**Exercise aim:**
Begin at the line containing "Recreate this object" and stop at the line containing "tray_far_corner = 28.0"; copy those lines exactly, ends included, and nothing else.

**Data excerpts:**

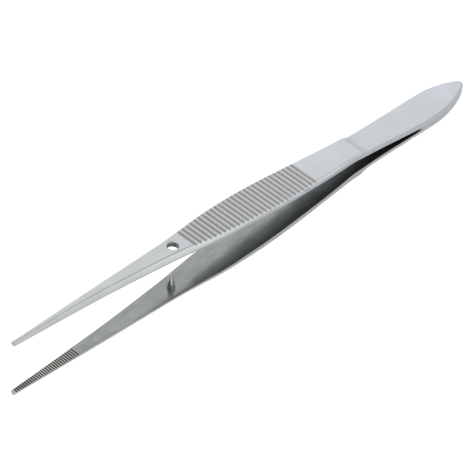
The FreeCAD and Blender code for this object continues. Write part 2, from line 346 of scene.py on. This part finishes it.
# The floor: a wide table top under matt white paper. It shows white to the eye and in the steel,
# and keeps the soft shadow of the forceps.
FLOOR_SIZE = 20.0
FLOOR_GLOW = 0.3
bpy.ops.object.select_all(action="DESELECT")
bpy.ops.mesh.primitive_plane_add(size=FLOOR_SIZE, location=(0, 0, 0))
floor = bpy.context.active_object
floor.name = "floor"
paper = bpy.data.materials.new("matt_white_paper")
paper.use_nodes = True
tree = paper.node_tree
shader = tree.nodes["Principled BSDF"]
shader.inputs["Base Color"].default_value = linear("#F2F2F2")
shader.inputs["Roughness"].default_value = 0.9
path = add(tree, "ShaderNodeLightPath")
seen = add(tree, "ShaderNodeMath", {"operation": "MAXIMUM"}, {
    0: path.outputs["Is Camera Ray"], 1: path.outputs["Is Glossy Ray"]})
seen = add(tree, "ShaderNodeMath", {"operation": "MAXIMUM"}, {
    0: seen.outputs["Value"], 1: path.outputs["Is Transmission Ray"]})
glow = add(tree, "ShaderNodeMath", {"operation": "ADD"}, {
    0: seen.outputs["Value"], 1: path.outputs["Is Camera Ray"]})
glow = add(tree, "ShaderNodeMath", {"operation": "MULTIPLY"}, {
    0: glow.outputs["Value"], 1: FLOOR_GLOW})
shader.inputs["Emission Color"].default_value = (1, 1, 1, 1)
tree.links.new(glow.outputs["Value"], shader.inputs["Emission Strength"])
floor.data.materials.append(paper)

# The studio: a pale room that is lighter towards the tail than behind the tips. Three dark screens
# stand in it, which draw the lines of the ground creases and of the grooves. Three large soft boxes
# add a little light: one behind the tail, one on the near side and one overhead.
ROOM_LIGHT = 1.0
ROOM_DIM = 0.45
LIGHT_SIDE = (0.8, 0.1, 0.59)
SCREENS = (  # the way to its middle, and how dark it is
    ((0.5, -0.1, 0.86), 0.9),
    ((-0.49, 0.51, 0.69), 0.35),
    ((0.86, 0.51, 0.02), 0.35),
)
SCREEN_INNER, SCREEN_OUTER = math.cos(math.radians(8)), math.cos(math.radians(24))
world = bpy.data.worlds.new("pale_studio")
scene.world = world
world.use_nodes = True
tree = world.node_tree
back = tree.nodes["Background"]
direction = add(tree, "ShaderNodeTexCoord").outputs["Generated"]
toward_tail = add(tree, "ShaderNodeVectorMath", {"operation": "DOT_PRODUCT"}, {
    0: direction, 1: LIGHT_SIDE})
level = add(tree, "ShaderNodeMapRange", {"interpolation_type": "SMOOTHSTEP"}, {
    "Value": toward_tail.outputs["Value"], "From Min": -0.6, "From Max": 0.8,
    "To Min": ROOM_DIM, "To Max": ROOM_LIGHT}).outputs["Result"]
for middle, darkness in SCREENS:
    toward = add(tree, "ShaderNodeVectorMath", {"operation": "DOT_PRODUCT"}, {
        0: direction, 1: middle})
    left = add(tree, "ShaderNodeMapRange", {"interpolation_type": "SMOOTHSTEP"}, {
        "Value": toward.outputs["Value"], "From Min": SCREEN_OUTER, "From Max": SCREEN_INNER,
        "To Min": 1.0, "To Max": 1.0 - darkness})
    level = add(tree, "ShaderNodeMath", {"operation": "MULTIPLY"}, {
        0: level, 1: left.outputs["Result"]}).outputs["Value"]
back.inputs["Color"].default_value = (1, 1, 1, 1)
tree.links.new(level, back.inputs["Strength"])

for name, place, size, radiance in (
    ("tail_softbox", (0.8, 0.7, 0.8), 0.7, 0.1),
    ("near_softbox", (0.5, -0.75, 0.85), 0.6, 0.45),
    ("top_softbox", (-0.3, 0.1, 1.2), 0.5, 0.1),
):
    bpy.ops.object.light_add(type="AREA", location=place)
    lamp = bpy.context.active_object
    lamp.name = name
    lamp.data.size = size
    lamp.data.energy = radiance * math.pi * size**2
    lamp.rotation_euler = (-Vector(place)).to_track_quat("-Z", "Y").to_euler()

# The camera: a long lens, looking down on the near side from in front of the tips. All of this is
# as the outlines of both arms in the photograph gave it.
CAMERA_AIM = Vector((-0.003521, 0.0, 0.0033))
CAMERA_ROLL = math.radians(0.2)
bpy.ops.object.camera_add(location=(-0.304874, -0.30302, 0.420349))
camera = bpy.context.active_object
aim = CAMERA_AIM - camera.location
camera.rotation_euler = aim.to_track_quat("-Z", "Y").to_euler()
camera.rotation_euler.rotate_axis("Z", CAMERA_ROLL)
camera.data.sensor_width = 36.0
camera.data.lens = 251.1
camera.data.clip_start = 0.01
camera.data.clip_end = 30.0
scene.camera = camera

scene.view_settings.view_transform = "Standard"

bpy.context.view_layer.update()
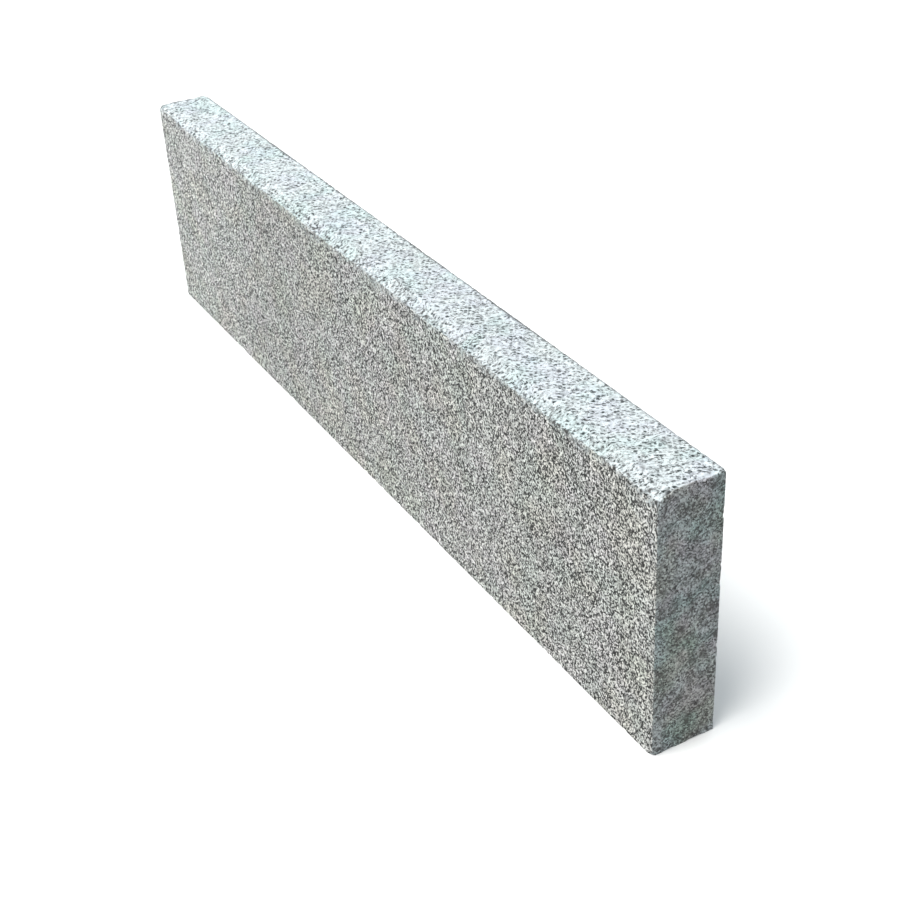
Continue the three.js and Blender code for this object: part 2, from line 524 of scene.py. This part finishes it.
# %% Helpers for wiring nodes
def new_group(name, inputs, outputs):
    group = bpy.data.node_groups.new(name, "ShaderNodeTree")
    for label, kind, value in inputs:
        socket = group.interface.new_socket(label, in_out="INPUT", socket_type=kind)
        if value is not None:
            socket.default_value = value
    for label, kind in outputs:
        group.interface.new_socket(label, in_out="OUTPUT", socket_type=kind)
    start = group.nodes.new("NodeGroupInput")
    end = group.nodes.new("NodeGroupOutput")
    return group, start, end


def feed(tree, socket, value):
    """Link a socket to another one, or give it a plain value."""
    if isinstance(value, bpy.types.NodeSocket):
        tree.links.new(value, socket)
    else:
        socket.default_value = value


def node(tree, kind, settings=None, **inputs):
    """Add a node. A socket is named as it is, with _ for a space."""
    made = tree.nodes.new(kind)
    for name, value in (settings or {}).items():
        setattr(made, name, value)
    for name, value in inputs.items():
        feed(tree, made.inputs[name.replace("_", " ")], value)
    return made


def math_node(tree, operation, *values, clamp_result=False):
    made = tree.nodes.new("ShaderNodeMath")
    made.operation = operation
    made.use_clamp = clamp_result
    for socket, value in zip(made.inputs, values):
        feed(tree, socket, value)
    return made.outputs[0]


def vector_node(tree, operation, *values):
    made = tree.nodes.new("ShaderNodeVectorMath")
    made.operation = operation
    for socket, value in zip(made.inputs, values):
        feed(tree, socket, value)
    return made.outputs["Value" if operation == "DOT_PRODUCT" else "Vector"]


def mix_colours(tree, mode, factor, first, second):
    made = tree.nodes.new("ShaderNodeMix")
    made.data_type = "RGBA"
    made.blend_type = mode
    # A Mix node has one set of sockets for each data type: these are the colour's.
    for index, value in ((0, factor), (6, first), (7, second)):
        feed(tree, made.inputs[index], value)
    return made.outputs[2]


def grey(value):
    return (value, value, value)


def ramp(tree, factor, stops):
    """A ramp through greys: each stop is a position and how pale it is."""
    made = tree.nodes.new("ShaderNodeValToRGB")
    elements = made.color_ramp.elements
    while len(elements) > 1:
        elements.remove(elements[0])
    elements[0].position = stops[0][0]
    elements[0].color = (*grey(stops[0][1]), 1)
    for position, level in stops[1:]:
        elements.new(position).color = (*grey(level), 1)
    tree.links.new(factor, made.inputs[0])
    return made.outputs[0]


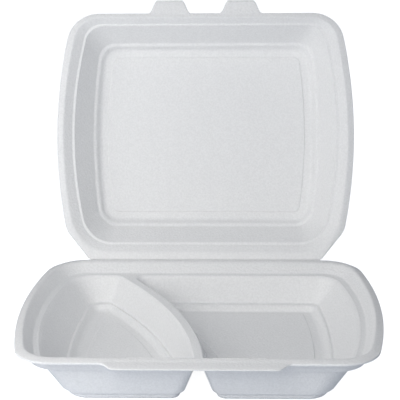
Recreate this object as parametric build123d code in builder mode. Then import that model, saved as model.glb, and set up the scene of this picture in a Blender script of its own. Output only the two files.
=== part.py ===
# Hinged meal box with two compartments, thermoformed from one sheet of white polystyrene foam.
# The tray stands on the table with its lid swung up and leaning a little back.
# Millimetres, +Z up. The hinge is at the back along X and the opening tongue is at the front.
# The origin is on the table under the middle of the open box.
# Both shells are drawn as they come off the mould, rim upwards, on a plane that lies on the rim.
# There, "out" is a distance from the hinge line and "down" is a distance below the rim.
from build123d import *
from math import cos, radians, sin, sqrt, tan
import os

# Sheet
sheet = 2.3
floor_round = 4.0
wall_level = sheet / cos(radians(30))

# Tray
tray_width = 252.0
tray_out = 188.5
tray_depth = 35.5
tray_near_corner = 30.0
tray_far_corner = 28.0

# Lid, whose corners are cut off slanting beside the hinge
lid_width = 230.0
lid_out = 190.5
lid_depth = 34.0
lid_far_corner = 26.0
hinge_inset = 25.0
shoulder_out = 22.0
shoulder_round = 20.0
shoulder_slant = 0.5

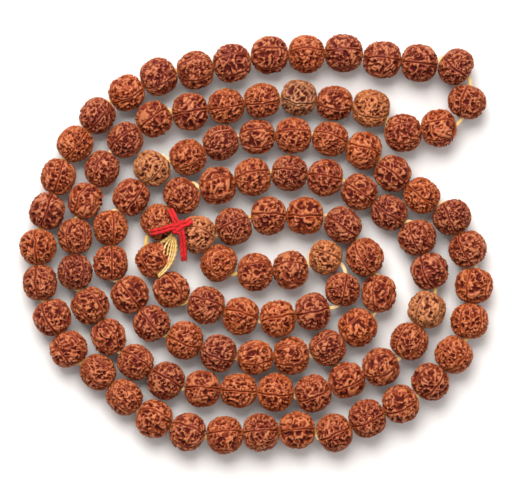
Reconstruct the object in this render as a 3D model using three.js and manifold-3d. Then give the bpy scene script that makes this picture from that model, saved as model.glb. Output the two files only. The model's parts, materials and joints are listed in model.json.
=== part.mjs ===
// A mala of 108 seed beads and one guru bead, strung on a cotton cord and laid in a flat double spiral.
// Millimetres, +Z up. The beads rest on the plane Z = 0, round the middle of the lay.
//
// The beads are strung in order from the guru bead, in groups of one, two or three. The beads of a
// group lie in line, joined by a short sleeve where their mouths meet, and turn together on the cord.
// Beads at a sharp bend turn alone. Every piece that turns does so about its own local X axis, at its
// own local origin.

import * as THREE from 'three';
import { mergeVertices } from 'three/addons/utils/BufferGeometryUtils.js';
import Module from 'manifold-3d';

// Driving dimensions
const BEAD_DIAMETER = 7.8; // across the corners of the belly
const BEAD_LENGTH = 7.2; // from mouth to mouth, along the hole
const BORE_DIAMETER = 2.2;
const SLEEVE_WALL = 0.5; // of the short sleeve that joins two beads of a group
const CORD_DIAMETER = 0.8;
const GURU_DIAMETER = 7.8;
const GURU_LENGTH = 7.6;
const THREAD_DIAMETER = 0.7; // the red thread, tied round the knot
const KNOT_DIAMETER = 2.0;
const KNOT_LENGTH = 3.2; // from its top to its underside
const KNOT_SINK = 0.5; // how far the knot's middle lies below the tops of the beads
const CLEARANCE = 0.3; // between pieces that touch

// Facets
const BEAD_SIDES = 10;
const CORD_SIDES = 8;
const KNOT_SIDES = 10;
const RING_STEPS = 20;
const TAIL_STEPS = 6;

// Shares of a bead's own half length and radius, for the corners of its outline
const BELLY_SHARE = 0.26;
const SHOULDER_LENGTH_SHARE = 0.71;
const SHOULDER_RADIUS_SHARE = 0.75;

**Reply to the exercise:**
Recreate this object as parametric build123d code in builder mode. Then import that model, saved as model.glb, and set up the scene of this picture in a Blender script of its own. Output only the two files.
=== part.py ===
# Hinged meal box with two compartments, thermoformed from one sheet of white polystyrene foam.
# The tray stands on the table with its lid swung up and leaning a little back.
# Millimetres, +Z up. The hinge is at the back along X and the opening tongue is at the front.
# The origin is on the table under the middle of the open box.
# Both shells are drawn as they come off the mould, rim upwards, on a plane that lies on the rim.
# There, "out" is a distance from the hinge line and "down" is a distance below the rim.
from build123d import *
from math import cos, radians, sin, sqrt, tan
import os

# Sheet
sheet = 2.3
floor_round = 4.0
wall_level = sheet / cos(radians(30))

# Tray
tray_width = 252.0
tray_out = 188.5
tray_depth = 35.5
tray_near_corner = 30.0
tray_far_corner = 28.0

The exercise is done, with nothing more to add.